My boyfriend and I got home at the same time. He was going to get the mail when Alan’s girlfriend’s son got out his bike to take the garbage out. His hands were full of recyclables, so riding his bike back to the dumpster was something that would only seem logical in the brain of a young boy. Alan’s girlfriend’s son seems like a really cool kid, so my heart swells a little when I see him doing cute, boyish things.

“THIS IS MY FIRST ATTEMPT!” he announced.

He pedaled about four feet before dropping an empty gallon of milk. Because I wouldn’t throw this particular child in the river if we lived in Medieval times, I went downstairs, snatched the empty gallon of milk, and carried it back to the trash for him. He held the dumpster lid open and reassured me, “I was going to go back and get it.”

I was heading back toward the building when I saw Alan coming toward me with another bag of trash. This was my moment. I needed to know the truth.

“Hey, did you work at Sears back in the day? You’ve always looked familiar to me.”

“Yeah, I did security. I thought I recognized you. What did you do?”

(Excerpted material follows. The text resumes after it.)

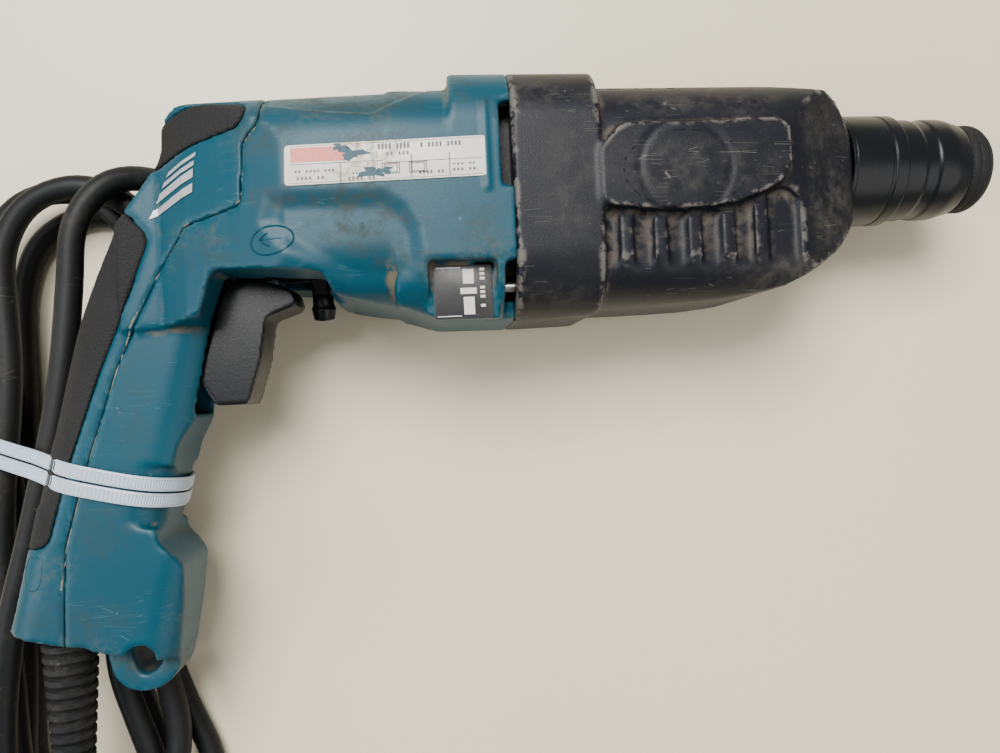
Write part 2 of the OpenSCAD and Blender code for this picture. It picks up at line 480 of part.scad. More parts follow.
lead_route = [[-159.5, -134, 0], [-159.5, -150, 0], [-159.5, -180, 0], [-159.5, -214, 0], [-159.5, -228, -1], [-158, -243, -5], [-152, -258, -12],
  [-140, -268.5, -18], [-124, -272, -21], [-111, -270.6, -20.9], [-103.9, -270, -20.8]];
module cord_lead() color([0.1, 0.1, 0.1]) sweep(spline(lead_route, 3), cord_d / 2, 10);
module cord_hank() color([0.1, 0.1, 0.1]) difference() {
  flat(-hw + 1.6, -19.6) union() {
    translate([-158.5, -18]) circle(26);
    translate([-158.5, -219]) circle(26);
    translate([-184.5, -219]) square([52, 201]);
  }
  flat(-60, 0) union() {
    translate([-158.5, -18]) circle(7);
    translate([-158.5, -219]) circle(7);
    translate([-165.5, -219]) square([14, 201]);
  }
}
module plug_body() color([0.1, 0.1, 0.1]) difference() {
  translate([-103.9, -270, -20.8]) rotate([0, 90, 0]) rotate_extrude() polygon([[0, 0], [6, 0], [8, 10], [13, 18], [17, 24], [17.4, 40], [16, 41], [0, 41]]);
  for (s = [-1, 1]) rod(-66, -60, 2.45, -270 + s * 9.5, -20.8);
}
module plug_pins() color("silver") for (s = [-1, 1]) rod(-65.9, -43, 2.4, -270 + s * 9.5, -20.8);
module cable_tie() color("white") difference() {
  lean() { along_y(-93, -88.3) rrect(-56, 16.8, -hw + 0.05, 18.6, 3.4); along_y(-87.7, -83) rrect(-56, 16.8, -hw + 0.05, 18.6, 3.4); }
  lean() along_y(-99, -77) rrect(-54.7, 15.5, -hw + 1.35, 17.3, 2.1);
}

module placed() { translate(shift) children(); }
placed() motor_housing();
placed() handle_cover();
placed() gear_housing();
placed() inner_housing();
placed() barrel_collar();
placed() rear_grip_pad();
placed() top_grip_pad();
placed() silver_stripes();
placed() rating_label();
placed() serial_label();
placed() gear_housing_screws();
placed() cover_screws();
placed() stator();
placed() field_coils();
placed() rear_bearing();
placed() front_bearing();
placed() armature_shaft();
placed() armature_core();
placed() commutator();
placed() fan();
placed() baffle_plate();
placed() brush_holders();
placed() carbon_brushes();
placed() reversing_lever();
placed() trigger();
placed() trigger_spring();
placed() switch_body();
placed() lock_button();
placed() capacitor();
placed() camshaft();
placed() cam_gear();
placed() drive_pinion();
placed() swash_hub();
placed() swash_ring();
placed() camshaft_bearings();
placed() piston_cylinder();
placed() piston_pin();
placed() striker();
placed() striker_ring();
placed() impact_bolt();
placed() tool_holder();
placed() spindle_gear();
placed() spindle_bearing();
placed() oil_seal();
placed() locking_ball_upper();
placed() locking_ball_lower();
placed() chuck_sleeve();
placed() sleeve_spring();
placed() retaining_ring();
placed() front_cap();
placed() change_lever();
placed() change_lever_button();
placed() cord_clamp();
placed() clamp_screws();
placed() cord_guard();
placed() cord_lead();
placed() cord_hank();
placed() plug_body();
placed() plug_pins();
placed() cable_tie();
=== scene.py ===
"""Corded rotary hammer lying on its left side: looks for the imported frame.

Sizes in the classes are millimetres in the maker's datum: X from the housing
joint towards the nose, Y up from the spindle axis, Z out of the right side.
"""

import json
import logging
import math
from dataclasses import dataclass, field
from enum import Enum
from typing import Callable, Iterable, Optional, Sequence

import bmesh
import bpy
import numpy as np
from mathutils import Matrix, Vector
from mathutils.bvhtree import BVHTree

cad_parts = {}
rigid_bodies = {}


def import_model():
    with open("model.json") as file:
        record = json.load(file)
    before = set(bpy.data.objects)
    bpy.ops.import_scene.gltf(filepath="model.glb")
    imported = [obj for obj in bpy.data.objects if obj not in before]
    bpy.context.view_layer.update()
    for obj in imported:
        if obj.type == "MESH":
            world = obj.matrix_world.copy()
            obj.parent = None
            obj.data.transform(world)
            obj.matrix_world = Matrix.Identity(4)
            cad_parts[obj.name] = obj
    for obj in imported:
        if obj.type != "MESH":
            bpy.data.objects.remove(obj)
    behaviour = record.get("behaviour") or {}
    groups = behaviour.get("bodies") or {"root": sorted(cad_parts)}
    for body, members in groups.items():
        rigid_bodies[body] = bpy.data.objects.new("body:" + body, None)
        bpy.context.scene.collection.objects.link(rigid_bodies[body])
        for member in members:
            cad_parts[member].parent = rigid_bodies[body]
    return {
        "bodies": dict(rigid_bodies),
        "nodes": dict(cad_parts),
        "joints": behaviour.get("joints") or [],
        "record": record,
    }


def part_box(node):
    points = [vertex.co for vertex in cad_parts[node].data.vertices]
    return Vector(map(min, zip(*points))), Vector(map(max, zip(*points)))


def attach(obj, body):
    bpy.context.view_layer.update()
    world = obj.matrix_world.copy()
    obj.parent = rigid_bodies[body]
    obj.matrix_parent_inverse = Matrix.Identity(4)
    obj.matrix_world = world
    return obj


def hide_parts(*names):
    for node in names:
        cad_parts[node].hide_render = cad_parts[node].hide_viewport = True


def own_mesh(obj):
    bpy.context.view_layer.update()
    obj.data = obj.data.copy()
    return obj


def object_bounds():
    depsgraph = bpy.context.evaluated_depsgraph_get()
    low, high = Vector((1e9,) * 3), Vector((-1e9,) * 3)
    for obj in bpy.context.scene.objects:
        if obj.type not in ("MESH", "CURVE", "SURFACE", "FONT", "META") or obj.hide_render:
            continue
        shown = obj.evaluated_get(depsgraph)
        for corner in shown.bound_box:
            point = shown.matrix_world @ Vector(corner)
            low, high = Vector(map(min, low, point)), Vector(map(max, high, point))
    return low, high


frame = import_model()
CAD_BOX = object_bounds()
NODES = frame["nodes"]
LOG = logging.getLogger("rotary_hammer")
MM = 0.001
Point = tuple[float, float, float]
Flat = tuple[float, float]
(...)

“I was a cashier. I was actually at Sears the other day, and it just came back to me.”

“Heh… put two and two together.”

Okay, so now Alan thinks I think about him when I’m shopping, BUT WHO CARES! I know his true origin! Eight years before I started dating my boyfriend (which would’ve also been two years before it was even legal), I knew Alan!!!

Now that I know the truth, I’m on top of the world. This may be as close as I get to nirvana. You know the feeling you get when you recognize an actor or actress from some other movie you’ve seen, and you remember which movie it is on your own before looking it up on IMDB? It feels like that multiplied by a million.

Have you ever had a “small world” experience? Have you met someone in the past and your paths crossed later in life?